Defense Department quashes plansfor local donations for troops

School, police drives on hold

By:Sally Goldenberg
   The Red Cross chapter of Greater Somerset County announced Tuesday it cannot except any new donations for American troops in Iraq, after the Department of Defense placed a moratorium on donations from charitable groups.
   Hours prior to the announcement, which was prompted by security restrictions, according to local Red Cross officials, a Red Cross volunteer addressed the Roosevelt Elementary School to encourage students to donate nonperishable food and toiletries for the troops.
   "The kids were very disappointed," said Maureen Brown, a teacher at Roosevelt who organized the Red Cross assembly.
   Mary Lou Casavant, the chapter’s executive director, said organizations within the United States have collected four months worth of items for care packages and are inundated with donations, which may have compounded with security concerns to persuade the department to halt the donations.
   "We’ve been doing this for quite a while. We’ve been sending packages to Afghanistan, Kuwait, etc. Periodically for reasons that we don’t have control over and our national organization doesn’t have control over, the Department of Defense will put restrictions on things," she said.
   Red Cross volunteer Karen VanRavenswaay addressed Roosevelt students earlier on Tuesday about the history of the Red Cross, the battle conditions in Iraq and the importance of donating food, cosmetics and paperback books to U.S. troops.
   "These guys and these women are real heroes for what they’re doing. They’re fighting for what our country believes in," Ms. VanRavenswaay told the students.
   Whether or not they support the war, Americans should support U.S. troops, she said to the students.
   "It’s the soldiers that we still pray for," she said.
   Ms. Brown said students in Manville were anxious to donate items to the Red Cross collection boxes that were to be set up throughout the school because during Hurricane Floyd three years ago, many of them relied on similar charitable efforts.
   The hurricane, which ruined much of the borough and displaced numerous families, brought out a sense of civic-mindedness in many students, she said.
   "They’ve been through a lot with Floyd and the devastation that’s gone on in their town," she said.
   "It certainly meant something to them that they were flooded out," Ms. VanRavenswaay added.
   Ms. Casavant said the Red Cross will ship out donations it received up until the announcement from the Defense Department. She encouraged residents seeking to donate to volunteer for another charitable cause.

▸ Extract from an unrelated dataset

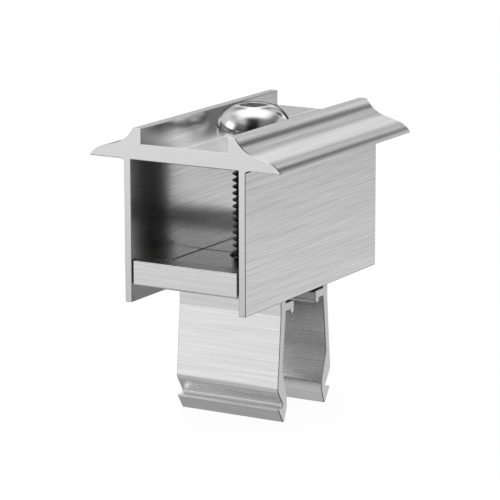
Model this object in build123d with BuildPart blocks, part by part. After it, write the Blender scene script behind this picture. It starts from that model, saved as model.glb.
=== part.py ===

   "What happens unfortunately when there’s a focus, it seems like all of the energy is directed into that one focus and other worthwhile organizations somehow get overshadowed," she said.
   The Manville chapter of the Police Benevolent Association, which has already donated one pickup truck worth of items to the county Red Cross, will store the additional items people have brought to the police station on North Main Street until the moratorium is lifted, Lt. Mark Sniscak said.
   Officer John Granahan, state delegate in the Manville PBA, said he recalls his days spent overseas as a Marine.
   Though he did not fight in combat, he said he understands the plights of being stationed overseas and wanted to aid American troops through the collection.